Yes you can manually re-order a table, with locking, but that's really not the same thing as enforcing in on INSERT/UPDATE.

Clustered index is something it would be nice for Postgres to have, but it would be a lot of work to implement and it's certainly not always a performance win. Looking up by that index is very fast, but looking up by a secondary index may have to traverse a second btree (it cannot point directly at data on disk because its location is tied to the clustered index). And of course there's quite a bit of overhead for transactions and modification operations.

In practice, you can recover many of the advantages of clustered indexes in PostgreSQL (along with the disadvantages) with a covering index eligible for https://wiki.postgresql.org/wiki/Index-only_scans.

That's really just for setting up replication IME (and even then, that's pretty complex compared to MSSQL).

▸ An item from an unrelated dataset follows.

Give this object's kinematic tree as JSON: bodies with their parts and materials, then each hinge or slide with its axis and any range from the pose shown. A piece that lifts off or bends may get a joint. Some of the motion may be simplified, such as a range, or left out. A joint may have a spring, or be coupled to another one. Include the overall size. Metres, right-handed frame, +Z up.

What if I fat finger a table drop for Client A? With pgbasebackup the best I could do is set up an entirely new server and jump through some hoops. With MSSQL I could just restore the single client database to a new database, very quickly, and SELECT INTO the missing data from clientdb_a_backup to clientdb_a.

It's just a lot simpler, a lot quicker, and a lot more flexible.

can you be more specific with the "just statement generation" allegation? it looks like you're talking about `pg_dump --format=plain`, which is the default but far from the only option.

I'm using that for short-hand yea. But it was my experience pg_restore is no faster outside of basic parallelization.

Both databases have a bunch advantages over each other. There is no obvious winner.

PostgreSQL has better performance for some loads (as far as I know there is no clear winner in performance), better GIS support, writable CTEs, excellent built-in JSON and array support, an amazing CLI, and personally I think PostgreSQL has nicer built-in types and functions.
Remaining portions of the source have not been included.